Posts Tagged: the healing of the lame man

“Out of Focus”

John 5:39 You search the Scriptures because you think that in them you have eternal life; and it is they that bear witness about me,

John 5:40 yet you refuse to come to me that you may have life.” (English Standard Version)

In this story from the Gospel according to John, Jesus is immersed in a controversy with some religious leaders who thought (and said) that Jesus was in the wrong because he had healed a lame man and then had told the formerly lame man to get up, pick up his sleeping mat, and walk. The healing wasn’t the problem, although at other times, Jesus was indeed accused of working on the Sabbath because Jesus healed people on the Sabbath. However, the problem in this story was that the man was carrying his mat on the Sabbath. That was work, and the Jewish leaders knew that the Torah forbade any and all work on the Sabbath.

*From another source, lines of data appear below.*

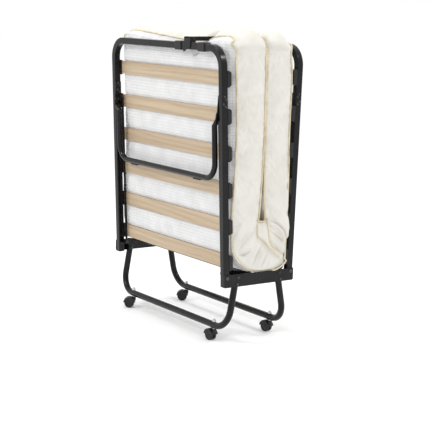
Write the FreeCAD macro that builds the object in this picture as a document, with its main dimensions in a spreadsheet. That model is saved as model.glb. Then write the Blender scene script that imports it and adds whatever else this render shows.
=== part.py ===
import FreeCAD, Part
import math
import os
import re

import Sketcher

# Folding guest bed, stored upright. Origin: on the floor, at the middle of the folded bed.
# X runs along the bed's width, the front half is on -Y and the rear half on +Y, +Z is up.
# Pieces of a half are modelled in the half's own axes: X as above, Y from the tube towards
# the mattress, Z along the tube from the hinge pin. place_half() then leans the half outwards.

V = FreeCAD.Vector
doc = FreeCAD.newDocument("folding_cot")
sheet = doc.addObject("Spreadsheet::Sheet", "Sizes")

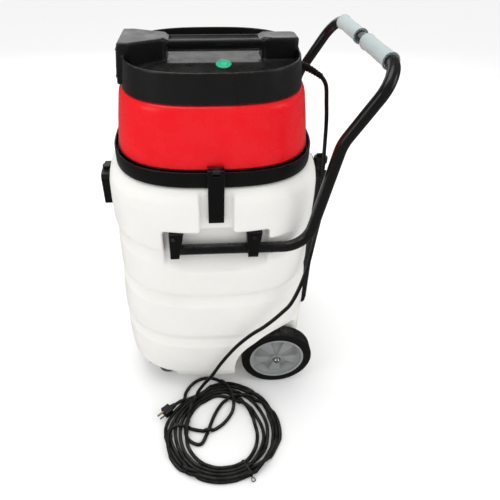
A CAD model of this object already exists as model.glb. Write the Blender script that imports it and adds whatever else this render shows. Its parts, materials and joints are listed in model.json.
# A wheeled canister vacuum cleaner: a white tank on two wheels, a red motor cover and a black
# cap above it, a push handle, a drain hose, and a power cord bundled on the floor.
# It stands on z = 0 about the Z axis. The hose inlet faces -Y. The wheels, the drain hose and
# the top of the handle lie towards +Y. "Near" pieces are on +X, "far" ones on -X.
# Shapes are worked out in millimetres; new_mesh turns them into metres.
import functools
import json
import math
import bmesh
import bpy
import numpy as np
from mathutils import Matrix, Vector


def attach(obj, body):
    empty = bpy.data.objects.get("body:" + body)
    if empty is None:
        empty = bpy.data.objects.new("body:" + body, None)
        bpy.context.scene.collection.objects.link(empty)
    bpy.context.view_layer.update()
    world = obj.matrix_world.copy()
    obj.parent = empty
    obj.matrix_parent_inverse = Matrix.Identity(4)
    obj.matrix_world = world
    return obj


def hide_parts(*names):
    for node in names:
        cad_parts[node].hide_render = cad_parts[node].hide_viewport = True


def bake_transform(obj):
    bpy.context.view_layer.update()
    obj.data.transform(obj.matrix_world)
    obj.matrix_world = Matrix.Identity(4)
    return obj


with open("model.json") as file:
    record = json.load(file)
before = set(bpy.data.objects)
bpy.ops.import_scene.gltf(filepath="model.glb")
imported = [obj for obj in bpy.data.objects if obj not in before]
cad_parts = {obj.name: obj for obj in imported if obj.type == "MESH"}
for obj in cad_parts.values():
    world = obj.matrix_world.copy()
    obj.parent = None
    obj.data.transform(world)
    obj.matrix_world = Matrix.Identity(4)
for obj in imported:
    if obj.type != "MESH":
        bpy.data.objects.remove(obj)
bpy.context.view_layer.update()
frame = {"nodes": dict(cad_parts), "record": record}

MM = 0.001
SQUARENESS = 2.8                  # exponent of the body's rounded-square outline
X_AXIS, Z_AXIS = (1, 0, 0), (0, 0, 1)

WHEEL_X = 168.5                   # inner face of the near tyre
AXLE_Y, AXLE_Z = 173.5, 101.5
TYRE_R = AXLE_Z                   # the tyres stand on the floor
ARM_X, ARM_Z, TUBE_R = 233.0, 534.0, 12.7    # level ends of the handle tube
DRAIN_X, DRAIN_Y = -15.0, 284.0   # axis of the drain hose
INLET_Z = 585
CORD_R = 4.8


# ------------------------------------------------------------------ meshes
def new_mesh(name, verts, faces, normals=None, sharp=None):
    """An object from vertices in mm; an array of faces must all have the same size."""
    mesh = bpy.data.meshes.new(name)
    verts = np.asarray(verts, float) * MM
    if isinstance(faces, np.ndarray):
        mesh.vertices.add(len(verts))
        mesh.vertices.foreach_set("co", verts.astype(np.float32).ravel())
        mesh.loops.add(faces.size)
        mesh.loops.foreach_set("vertex_index", faces.astype(np.int32).ravel())
        mesh.polygons.add(len(faces))
        starts = np.arange(0, faces.size, faces.shape[1], dtype=np.int32)
        mesh.polygons.foreach_set("loop_start", starts)
    else:
        mesh.from_pydata([tuple(v) for v in verts], [], [tuple(int(i) for i in f) for f in faces])
    mesh.update(calc_edges=True)
    mesh.validate()
    mesh.polygons.foreach_set("use_smooth", np.full(len(mesh.polygons), True))
    if sharp is not None:
        mesh.set_sharp_from_angle(angle=math.radians(sharp))
    if normals is not None:
        mesh.normals_split_custom_set_from_vertices([tuple(n) for n in normals])
    mesh.update()
    ob = bpy.data.objects.new(name, mesh)
    bpy.context.scene.collection.objects.link(ob)
    return ob


def mirror_x(ob, name):
    mesh = ob.data
    verts = np.zeros(len(mesh.vertices) * 3, np.float32)
    mesh.vertices.foreach_get("co", verts)
    verts = verts.reshape(-1, 3) * [-1, 1, 1]
    faces = np.array([tuple(reversed(p.vertices)) for p in mesh.polygons], np.int32)
    return new_mesh(name, verts / MM, faces, sharp=50)


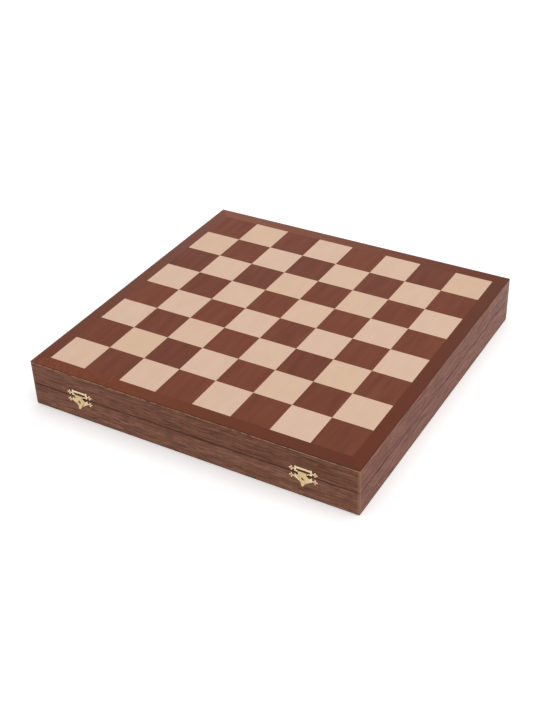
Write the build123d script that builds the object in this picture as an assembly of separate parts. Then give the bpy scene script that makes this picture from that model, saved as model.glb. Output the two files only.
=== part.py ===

The man who had been healed had been an invalid for thirty-eight years. For thirty-eight years his mat had been holding him. Now, he was holding it and walking. Was that work for this man? I have my doubts. I have a hunch that the former cripple was holding his mat close to his chest and dancing around with it. This reminder of what he used to be was now a beloved dance partner.

Now, allow me to come in with a word of commendation for Jesus’ opponents.

“Don’t you mean condemnation?”

No, I mean commendation. The Old Testament Law did indeed forbid any and all work on the Sabbath. This was absolutely clear to the Jewish teachers of the Law. They were trying to love God by keeping God’s Law quite strictly, and that can be a very good thing.

Here was the problem: The Old Testament does not spell out precisely what work is. So, the religious leaders helped God out by defining what work is. They wanted to be obedient to God and to love God in every corner of their lives, but they got out of focus. They began to put their interpretations of God’s Word above God’s Word itself.

But it may be even worse than that. If, as some of us believe, Jesus was God in the flesh, then the religious authorities were seriously out of focus. The One who had authored the Old Testament through humans and human words was standing in front of them as a human, but all they could see was a Sabbath-breaker.

However, before we get all high and mighty about these Jewish religious rule-makers, we had better take a long, hard look at ourselves. We all have interpretations of everything. We all sometimes elevate our interpretations to the level of Absolute Truth. Democrats do it, and so do Republicans. (Independents, too.) Men do it and also women. Atheists do it. Christians do it a lot. Getting out of focus is an incredibly human thing to do.

Getting out of focus is also an incredibly dangerous thing to do. When we can’t see things clearly, we are likely to stumble and fall. When we get out of focus, we can’t see God, other people, the world, or ourselves clearly. When we are certain that our interpretations and our rules should rule the world, we come unraveled and so does our world. Before too long, we can’t even walk. We become the invalid. Even worse, we become dead folks in need of life. Our rules are killing us and we don’t even know it.

So, just for today, I am challenging myself not to live by rules, but to live graciously and lovingly. Today, I will choose to refrain from judging and critiquing. Instead, I will choose to dance around with my mat. Who knows? I may discover that my real dance partner is God.